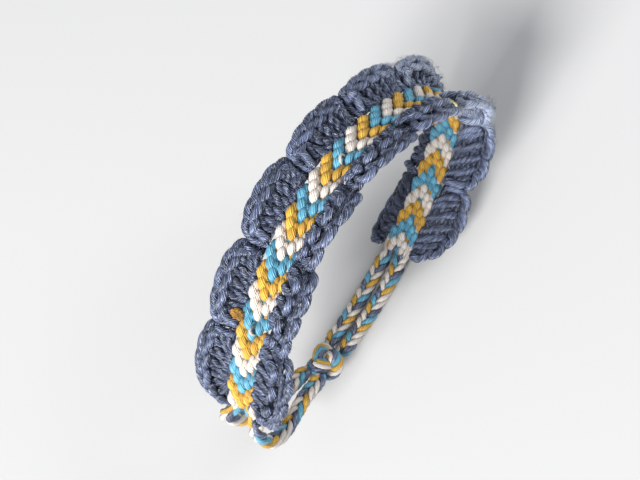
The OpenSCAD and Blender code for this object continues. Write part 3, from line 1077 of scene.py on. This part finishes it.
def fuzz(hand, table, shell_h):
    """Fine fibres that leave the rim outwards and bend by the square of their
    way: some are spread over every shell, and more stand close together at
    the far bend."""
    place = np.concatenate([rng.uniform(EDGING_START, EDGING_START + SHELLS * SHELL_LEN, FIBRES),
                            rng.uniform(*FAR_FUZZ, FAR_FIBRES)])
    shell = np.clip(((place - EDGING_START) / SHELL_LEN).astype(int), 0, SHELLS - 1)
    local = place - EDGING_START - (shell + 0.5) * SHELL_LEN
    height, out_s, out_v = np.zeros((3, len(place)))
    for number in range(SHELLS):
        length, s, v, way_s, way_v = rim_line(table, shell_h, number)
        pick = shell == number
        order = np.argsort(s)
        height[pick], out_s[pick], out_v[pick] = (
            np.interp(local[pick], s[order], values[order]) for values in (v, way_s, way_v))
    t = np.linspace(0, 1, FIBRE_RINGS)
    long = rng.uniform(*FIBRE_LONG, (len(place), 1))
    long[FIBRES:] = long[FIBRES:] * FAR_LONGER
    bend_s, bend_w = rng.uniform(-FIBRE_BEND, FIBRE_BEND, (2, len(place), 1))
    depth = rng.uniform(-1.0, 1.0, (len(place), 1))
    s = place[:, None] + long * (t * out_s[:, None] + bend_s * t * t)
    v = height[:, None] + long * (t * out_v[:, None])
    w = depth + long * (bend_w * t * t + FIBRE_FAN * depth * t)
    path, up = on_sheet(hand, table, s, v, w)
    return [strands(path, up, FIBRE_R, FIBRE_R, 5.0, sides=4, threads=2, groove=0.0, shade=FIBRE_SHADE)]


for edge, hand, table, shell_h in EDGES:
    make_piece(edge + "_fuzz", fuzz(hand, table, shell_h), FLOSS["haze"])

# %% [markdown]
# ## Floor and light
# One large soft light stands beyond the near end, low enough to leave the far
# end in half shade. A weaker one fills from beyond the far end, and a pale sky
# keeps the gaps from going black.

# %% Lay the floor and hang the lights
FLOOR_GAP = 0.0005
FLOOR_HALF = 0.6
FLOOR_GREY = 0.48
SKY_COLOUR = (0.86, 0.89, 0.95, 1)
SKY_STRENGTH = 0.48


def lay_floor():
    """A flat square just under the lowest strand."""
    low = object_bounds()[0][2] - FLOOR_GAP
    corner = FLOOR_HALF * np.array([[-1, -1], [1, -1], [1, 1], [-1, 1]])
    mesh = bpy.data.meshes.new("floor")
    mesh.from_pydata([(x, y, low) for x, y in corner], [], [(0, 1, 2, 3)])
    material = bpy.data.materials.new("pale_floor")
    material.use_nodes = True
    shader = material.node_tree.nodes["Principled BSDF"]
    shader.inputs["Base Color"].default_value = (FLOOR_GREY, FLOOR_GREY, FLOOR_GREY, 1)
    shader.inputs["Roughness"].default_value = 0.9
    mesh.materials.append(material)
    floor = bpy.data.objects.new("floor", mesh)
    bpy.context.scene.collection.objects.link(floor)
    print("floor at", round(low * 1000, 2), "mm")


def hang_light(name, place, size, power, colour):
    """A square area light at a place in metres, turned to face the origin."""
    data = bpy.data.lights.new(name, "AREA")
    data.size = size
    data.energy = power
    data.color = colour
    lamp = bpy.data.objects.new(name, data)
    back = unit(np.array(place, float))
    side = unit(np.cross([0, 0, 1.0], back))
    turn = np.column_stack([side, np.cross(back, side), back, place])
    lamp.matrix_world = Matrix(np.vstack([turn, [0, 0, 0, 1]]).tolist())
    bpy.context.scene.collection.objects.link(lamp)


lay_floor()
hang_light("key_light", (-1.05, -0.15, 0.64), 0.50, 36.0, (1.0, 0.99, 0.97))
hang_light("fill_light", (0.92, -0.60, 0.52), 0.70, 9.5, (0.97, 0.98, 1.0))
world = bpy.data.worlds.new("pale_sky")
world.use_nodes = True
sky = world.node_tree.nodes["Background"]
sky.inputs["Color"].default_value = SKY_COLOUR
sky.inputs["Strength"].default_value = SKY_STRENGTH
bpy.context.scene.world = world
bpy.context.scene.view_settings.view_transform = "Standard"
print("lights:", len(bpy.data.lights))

:: Goal of the exercise ::
Each line of the material should be duplicated exactly, please.

:: Result ::
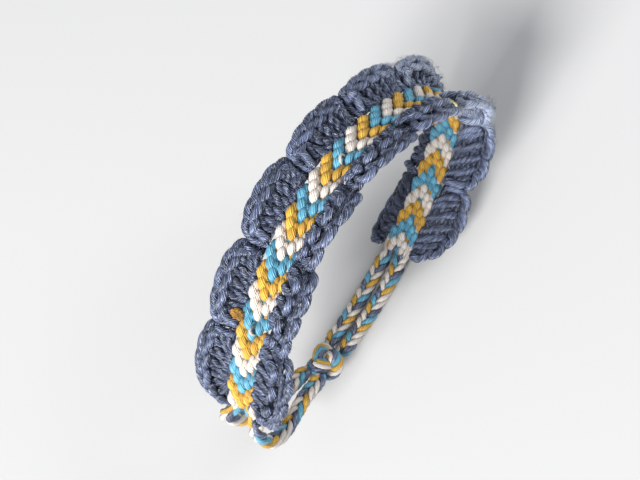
The OpenSCAD and Blender code for this object continues. Write part 3, from line 1077 of scene.py on. This part finishes it.
def fuzz(hand, table, shell_h):
    """Fine fibres that leave the rim outwards and bend by the square of their
    way: some are spread over every shell, and more stand close together at
    the far bend."""
    place = np.concatenate([rng.uniform(EDGING_START, EDGING_START + SHELLS * SHELL_LEN, FIBRES),
                            rng.uniform(*FAR_FUZZ, FAR_FIBRES)])
    shell = np.clip(((place - EDGING_START) / SHELL_LEN).astype(int), 0, SHELLS - 1)
    local = place - EDGING_START - (shell + 0.5) * SHELL_LEN
    height, out_s, out_v = np.zeros((3, len(place)))
    for number in range(SHELLS):
        length, s, v, way_s, way_v = rim_line(table, shell_h, number)
        pick = shell == number
        order = np.argsort(s)
        height[pick], out_s[pick], out_v[pick] = (
            np.interp(local[pick], s[order], values[order]) for values in (v, way_s, way_v))
    t = np.linspace(0, 1, FIBRE_RINGS)
    long = rng.uniform(*FIBRE_LONG, (len(place), 1))
    long[FIBRES:] = long[FIBRES:] * FAR_LONGER
    bend_s, bend_w = rng.uniform(-FIBRE_BEND, FIBRE_BEND, (2, len(place), 1))
    depth = rng.uniform(-1.0, 1.0, (len(place), 1))
    s = place[:, None] + long * (t * out_s[:, None] + bend_s * t * t)
    v = height[:, None] + long * (t * out_v[:, None])
    w = depth + long * (bend_w * t * t + FIBRE_FAN * depth * t)
    path, up = on_sheet(hand, table, s, v, w)
    return [strands(path, up, FIBRE_R, FIBRE_R, 5.0, sides=4, threads=2, groove=0.0, shade=FIBRE_SHADE)]


for edge, hand, table, shell_h in EDGES:
    make_piece(edge + "_fuzz", fuzz(hand, table, shell_h), FLOSS["haze"])

# %% [markdown]
# ## Floor and light
# One large soft light stands beyond the near end, low enough to leave the far
# end in half shade. A weaker one fills from beyond the far end, and a pale sky
# keeps the gaps from going black.

# %% Lay the floor and hang the lights
FLOOR_GAP = 0.0005
FLOOR_HALF = 0.6
FLOOR_GREY = 0.48
SKY_COLOUR = (0.86, 0.89, 0.95, 1)
SKY_STRENGTH = 0.48


def lay_floor():
    """A flat square just under the lowest strand."""
    low = object_bounds()[0][2] - FLOOR_GAP
    corner = FLOOR_HALF * np.array([[-1, -1], [1, -1], [1, 1], [-1, 1]])
    mesh = bpy.data.meshes.new("floor")
    mesh.from_pydata([(x, y, low) for x, y in corner], [], [(0, 1, 2, 3)])
    material = bpy.data.materials.new("pale_floor")
    material.use_nodes = True
    shader = material.node_tree.nodes["Principled BSDF"]
    shader.inputs["Base Color"].default_value = (FLOOR_GREY, FLOOR_GREY, FLOOR_GREY, 1)
    shader.inputs["Roughness"].default_value = 0.9
    mesh.materials.append(material)
    floor = bpy.data.objects.new("floor", mesh)
    bpy.context.scene.collection.objects.link(floor)
    print("floor at", round(low * 1000, 2), "mm")


def hang_light(name, place, size, power, colour):
    """A square area light at a place in metres, turned to face the origin."""
    data = bpy.data.lights.new(name, "AREA")
    data.size = size
    data.energy = power
    data.color = colour
    lamp = bpy.data.objects.new(name, data)
    back = unit(np.array(place, float))
    side = unit(np.cross([0, 0, 1.0], back))
    turn = np.column_stack([side, np.cross(back, side), back, place])
    lamp.matrix_world = Matrix(np.vstack([turn, [0, 0, 0, 1]]).tolist())
    bpy.context.scene.collection.objects.link(lamp)


lay_floor()
hang_light("key_light", (-1.05, -0.15, 0.64), 0.50, 36.0, (1.0, 0.99, 0.97))
hang_light("fill_light", (0.92, -0.60, 0.52), 0.70, 9.5, (0.97, 0.98, 1.0))
world = bpy.data.worlds.new("pale_sky")
world.use_nodes = True
sky = world.node_tree.nodes["Background"]
sky.inputs["Color"].default_value = SKY_COLOUR
sky.inputs["Strength"].default_value = SKY_STRENGTH
bpy.context.scene.world = world
bpy.context.scene.view_settings.view_transform = "Standard"
print("lights:", len(bpy.data.lights))